Under the Washington law, the caseworker shall have to conduct a shared planning meeting at least 30 days prior to a termination of parental rights hearing. The agreement must specify the type of ongoing contact and/or communication that is most appropriate for the child now and in the future. The law mandates the contact and/ or communication must include at a minimum a letter and photo one time per year and may include letters, limited visitation, phone contact, electronic correspondence, additional pictures, a physical, mailing, or email address for each legal party if correspondence is a part of the agreement. The law also states that the agreement shall be effective from the date of adoption is finalized and that any contact in the intervening period shall be at the discretion of the competent authority. The law also speaks on future adoptive parents and it clarifies that the agreement only subsists between the existing parties to the agreement and does not include the future adoptive parents.

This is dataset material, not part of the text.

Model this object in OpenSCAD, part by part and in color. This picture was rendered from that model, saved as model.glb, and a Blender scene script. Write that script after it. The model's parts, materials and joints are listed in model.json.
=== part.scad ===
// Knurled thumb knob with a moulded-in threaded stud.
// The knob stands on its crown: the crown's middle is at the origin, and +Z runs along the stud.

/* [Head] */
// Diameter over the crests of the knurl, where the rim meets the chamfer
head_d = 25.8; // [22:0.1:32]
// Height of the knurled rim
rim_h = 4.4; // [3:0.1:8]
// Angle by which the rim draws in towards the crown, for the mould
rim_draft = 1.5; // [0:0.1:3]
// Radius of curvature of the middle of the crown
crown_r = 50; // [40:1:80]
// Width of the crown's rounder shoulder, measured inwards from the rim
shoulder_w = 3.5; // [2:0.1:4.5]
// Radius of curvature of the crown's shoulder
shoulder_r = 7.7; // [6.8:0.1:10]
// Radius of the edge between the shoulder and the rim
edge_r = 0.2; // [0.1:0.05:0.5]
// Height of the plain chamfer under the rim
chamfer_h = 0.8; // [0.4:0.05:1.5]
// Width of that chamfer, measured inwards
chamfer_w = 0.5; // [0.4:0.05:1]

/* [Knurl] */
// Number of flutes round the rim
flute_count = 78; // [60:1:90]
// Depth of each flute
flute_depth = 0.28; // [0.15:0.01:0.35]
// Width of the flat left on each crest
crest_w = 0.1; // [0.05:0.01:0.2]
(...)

The shared planning meeting decision is one of the many points to be taken into consideration. If the decision after the discussion does not support an agreement with a birth parent, the caseworker shall proceed with the termination of the parental rights petition. Also, if the meeting decision does not support an agreement with a known sibling, the caseworker shall document the decision in the child’s case records and the sibling’s case record if applicable using an exception to the policy form. Prior to termination of parental rights, a letter of intent may be taken under the law with a birth parent for a child that is not placed in an adoptive home. However, the letter of intent is not a legally binding contract with a competent authority, it allows the birth parent to express his or her wishes in terms of contact or communication he or she feels is in the child’s best interests. The law also mandates the letter of intent to include a statement that competent authority shall make all reasonable efforts to locate an adoptive family that shall agree to the conditions specified under the letter of intent.

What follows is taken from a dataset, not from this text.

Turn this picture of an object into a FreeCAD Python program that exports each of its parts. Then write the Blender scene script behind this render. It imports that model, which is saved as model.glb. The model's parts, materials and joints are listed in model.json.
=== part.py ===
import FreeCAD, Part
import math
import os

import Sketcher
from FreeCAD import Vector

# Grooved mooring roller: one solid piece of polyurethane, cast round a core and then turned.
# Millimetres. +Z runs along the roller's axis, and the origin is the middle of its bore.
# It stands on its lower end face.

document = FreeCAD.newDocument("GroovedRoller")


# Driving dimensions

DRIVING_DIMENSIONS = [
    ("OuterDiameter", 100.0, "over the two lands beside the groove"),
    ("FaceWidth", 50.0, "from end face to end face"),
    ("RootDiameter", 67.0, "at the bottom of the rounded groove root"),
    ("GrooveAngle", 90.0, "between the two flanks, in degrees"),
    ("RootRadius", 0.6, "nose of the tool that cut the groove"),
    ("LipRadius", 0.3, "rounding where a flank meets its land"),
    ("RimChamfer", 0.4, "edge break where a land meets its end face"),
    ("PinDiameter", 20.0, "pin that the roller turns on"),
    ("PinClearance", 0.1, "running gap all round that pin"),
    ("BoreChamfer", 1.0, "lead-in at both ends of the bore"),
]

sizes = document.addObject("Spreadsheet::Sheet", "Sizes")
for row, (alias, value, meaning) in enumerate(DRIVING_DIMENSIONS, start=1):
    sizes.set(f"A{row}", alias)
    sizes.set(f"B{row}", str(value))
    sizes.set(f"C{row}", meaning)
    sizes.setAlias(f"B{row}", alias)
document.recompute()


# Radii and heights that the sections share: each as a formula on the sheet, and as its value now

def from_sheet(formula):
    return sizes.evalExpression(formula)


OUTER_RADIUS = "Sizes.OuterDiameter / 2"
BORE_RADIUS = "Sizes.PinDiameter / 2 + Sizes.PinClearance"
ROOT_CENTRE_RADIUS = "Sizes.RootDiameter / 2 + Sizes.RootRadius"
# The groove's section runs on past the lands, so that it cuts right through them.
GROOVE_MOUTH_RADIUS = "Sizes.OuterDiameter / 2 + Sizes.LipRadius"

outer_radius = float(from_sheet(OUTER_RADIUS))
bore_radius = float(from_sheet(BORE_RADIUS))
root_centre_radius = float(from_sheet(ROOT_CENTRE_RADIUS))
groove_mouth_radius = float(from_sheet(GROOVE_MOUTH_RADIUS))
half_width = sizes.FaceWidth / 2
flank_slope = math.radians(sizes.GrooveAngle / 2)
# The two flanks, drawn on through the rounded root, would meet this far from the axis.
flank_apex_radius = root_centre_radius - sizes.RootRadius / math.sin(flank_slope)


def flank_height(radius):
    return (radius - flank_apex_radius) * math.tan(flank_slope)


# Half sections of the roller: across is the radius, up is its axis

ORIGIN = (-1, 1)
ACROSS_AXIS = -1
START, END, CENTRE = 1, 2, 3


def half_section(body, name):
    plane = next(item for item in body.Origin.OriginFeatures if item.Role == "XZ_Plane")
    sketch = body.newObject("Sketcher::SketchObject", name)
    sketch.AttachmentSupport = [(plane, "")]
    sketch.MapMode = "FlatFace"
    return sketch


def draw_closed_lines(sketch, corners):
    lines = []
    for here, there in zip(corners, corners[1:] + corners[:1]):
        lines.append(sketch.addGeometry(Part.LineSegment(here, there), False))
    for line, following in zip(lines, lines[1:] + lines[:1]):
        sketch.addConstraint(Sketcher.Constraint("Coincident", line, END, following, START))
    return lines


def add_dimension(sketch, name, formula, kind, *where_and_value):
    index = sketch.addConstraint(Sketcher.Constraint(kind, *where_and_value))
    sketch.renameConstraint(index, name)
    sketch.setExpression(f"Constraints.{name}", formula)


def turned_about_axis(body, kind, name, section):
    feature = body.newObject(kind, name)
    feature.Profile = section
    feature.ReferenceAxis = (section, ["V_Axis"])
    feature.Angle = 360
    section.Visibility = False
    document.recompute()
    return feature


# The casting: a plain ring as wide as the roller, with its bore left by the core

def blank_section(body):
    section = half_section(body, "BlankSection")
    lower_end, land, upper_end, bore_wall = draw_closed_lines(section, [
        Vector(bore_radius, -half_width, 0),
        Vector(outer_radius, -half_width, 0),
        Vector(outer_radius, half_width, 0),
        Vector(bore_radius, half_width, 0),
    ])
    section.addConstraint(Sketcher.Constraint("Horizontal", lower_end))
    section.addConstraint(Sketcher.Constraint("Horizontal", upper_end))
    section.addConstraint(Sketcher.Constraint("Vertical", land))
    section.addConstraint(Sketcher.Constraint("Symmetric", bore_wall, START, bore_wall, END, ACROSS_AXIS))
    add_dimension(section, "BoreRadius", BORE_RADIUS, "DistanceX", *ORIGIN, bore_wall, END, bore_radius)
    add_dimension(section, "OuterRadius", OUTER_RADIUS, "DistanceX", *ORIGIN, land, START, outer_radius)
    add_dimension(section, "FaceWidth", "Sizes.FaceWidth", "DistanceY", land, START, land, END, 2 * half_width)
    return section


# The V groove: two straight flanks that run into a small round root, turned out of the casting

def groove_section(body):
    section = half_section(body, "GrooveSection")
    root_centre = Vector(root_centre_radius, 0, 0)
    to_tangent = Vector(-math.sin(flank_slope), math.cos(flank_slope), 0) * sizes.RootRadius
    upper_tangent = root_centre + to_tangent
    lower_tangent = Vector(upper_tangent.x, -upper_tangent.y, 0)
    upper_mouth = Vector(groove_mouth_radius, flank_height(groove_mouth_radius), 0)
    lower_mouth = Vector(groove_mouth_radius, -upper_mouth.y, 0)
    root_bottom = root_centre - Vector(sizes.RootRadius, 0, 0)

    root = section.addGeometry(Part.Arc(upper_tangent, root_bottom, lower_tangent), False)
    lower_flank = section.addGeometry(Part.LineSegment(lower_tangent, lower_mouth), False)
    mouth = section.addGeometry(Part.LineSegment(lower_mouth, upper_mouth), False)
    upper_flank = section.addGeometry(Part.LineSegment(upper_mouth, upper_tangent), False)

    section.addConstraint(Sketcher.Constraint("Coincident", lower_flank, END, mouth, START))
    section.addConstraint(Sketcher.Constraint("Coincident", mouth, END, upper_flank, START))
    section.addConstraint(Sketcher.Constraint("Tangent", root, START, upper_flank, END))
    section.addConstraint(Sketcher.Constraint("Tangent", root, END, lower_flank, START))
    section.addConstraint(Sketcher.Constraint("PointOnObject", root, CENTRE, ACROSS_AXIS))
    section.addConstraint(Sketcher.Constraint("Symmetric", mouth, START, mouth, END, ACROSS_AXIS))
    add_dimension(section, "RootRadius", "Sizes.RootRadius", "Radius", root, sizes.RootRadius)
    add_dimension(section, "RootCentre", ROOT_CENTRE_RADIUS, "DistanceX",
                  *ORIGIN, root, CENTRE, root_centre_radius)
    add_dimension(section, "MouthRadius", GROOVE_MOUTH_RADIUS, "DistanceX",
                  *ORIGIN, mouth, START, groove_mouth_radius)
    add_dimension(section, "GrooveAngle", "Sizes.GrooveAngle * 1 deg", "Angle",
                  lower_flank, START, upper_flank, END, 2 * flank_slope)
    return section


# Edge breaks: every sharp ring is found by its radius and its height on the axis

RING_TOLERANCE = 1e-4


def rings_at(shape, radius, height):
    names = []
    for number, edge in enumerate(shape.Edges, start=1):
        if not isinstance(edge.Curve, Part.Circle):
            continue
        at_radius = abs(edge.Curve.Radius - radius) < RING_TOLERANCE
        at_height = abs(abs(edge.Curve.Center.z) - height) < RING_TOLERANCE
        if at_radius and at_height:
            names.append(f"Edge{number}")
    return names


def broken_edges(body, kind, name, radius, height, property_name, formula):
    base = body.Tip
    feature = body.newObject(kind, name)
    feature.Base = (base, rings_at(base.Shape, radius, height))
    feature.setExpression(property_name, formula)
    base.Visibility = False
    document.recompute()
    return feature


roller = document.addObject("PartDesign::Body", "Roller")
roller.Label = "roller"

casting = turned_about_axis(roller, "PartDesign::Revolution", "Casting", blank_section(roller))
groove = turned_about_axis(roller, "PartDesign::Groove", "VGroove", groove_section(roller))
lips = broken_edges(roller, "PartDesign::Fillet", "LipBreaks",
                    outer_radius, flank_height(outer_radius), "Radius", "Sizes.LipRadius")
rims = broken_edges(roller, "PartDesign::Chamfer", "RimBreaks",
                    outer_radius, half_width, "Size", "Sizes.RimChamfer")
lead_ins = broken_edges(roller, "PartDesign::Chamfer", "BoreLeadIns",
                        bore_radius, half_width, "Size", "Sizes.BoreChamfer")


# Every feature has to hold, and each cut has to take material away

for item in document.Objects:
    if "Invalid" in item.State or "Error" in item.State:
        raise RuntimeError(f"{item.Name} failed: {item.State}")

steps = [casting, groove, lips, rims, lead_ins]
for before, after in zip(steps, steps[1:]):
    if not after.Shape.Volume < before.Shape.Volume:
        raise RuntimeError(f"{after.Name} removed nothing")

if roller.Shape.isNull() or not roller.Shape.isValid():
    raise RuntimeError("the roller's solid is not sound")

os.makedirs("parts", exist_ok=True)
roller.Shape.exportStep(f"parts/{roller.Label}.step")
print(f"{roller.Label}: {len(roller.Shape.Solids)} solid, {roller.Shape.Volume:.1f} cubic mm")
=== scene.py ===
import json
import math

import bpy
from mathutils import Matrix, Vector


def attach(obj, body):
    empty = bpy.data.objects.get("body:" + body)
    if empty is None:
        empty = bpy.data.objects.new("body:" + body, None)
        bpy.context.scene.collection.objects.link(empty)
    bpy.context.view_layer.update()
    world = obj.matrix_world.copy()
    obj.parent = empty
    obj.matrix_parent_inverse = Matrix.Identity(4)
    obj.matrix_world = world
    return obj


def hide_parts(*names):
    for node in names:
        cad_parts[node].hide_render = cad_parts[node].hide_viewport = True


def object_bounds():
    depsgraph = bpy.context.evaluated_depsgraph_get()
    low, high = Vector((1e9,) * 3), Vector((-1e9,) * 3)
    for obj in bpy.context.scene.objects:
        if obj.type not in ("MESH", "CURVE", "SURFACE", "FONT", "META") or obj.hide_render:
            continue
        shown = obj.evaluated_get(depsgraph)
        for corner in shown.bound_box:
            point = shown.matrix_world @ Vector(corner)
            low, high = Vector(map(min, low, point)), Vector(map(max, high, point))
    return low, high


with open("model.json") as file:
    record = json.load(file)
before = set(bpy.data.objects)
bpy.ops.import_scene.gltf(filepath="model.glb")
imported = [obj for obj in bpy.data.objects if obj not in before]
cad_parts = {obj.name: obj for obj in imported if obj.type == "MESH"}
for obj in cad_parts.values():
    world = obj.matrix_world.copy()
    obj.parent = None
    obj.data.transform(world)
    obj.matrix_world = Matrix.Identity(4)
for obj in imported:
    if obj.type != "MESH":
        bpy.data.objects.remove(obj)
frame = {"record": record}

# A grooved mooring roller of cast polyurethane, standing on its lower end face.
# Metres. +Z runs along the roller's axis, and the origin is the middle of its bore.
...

Among all conditions of a contract, consent is the key to execution. The law of Washington State mandates prior to filing an open adoption agreement before the competent court to be signed by the adoptive family, birth parents if applicable, sibling’s attorney or GAL if applicable, GAL or CASA, child’s attorney if applicable. The signed open adoption agreement may be presented to both the Juvenile Court of the respective state at the termination hearing and the Supreme Court of the respective state at the adoption hearing. Post execution and order by the competent court it is also significant to preserve the copy of the agreement in the child’s adoption file as a document in order to avoid confusion in any future legal disputes.
In any event, if the adoptive parents feel that the contact with the child’s birth family is no longer in the best interest of the child, the adoptive parents can go ahead and terminate the contract in toto. Under the open adoption agreement, the situation of the adoptive parents is safer and more stable when compared to the birth parents.
There are a few impediments to the execution of an open adoption agreement. Firstly, the procedure established under the law of Washington is lengthy. This may take more time and money when compared to closed adoption agreements. Secondly, the agreement seems to be more in words than in actions as it is impossible to keep circumstances as a constant figure, for example, the adoptive parents may move to a different location which breaks the communication between the child and the birth parents by which the paramount interest of the child gets compromised over real-life situations. This may hamper the mental state of the child and may break the child’s stability and approach towards maintaining relationships.
Therefore, the adoptive parents as well as the birth parents need to understand the interest of the adopted child. The adopted parents may have to avoid entering into an open adoption agreement if the same may hamper the child’s well-being. It is also of priority to know the law of the state before entering into this agreement so the parties to the agreement must consult the professionals and understand the law, procedures involved, and the commitment that the parties are entering into.
Hence, adoption being a sensitive concept, the parties to an open adoption agreement must act sensible and take all reasonable measures keeping the best interest of the child. On analysis, the author concludes that an open adoption agreement, although a beneficial concept for the betterment of the child, maybe too soon be applied in India where the concept of adoption by itself is not understood in general. In addition, as there are no effective laws in India to regulate the same the concept may fail in toto.
Therefore, the Women and Child Ministry and the women and child departments in respective states should appoint a committee and analyze the concept, drawbacks and come up with an action plan prior to introducing the same under the adoption law in India. Upon doing so the child’s best interest can be protected w33ith effective laws.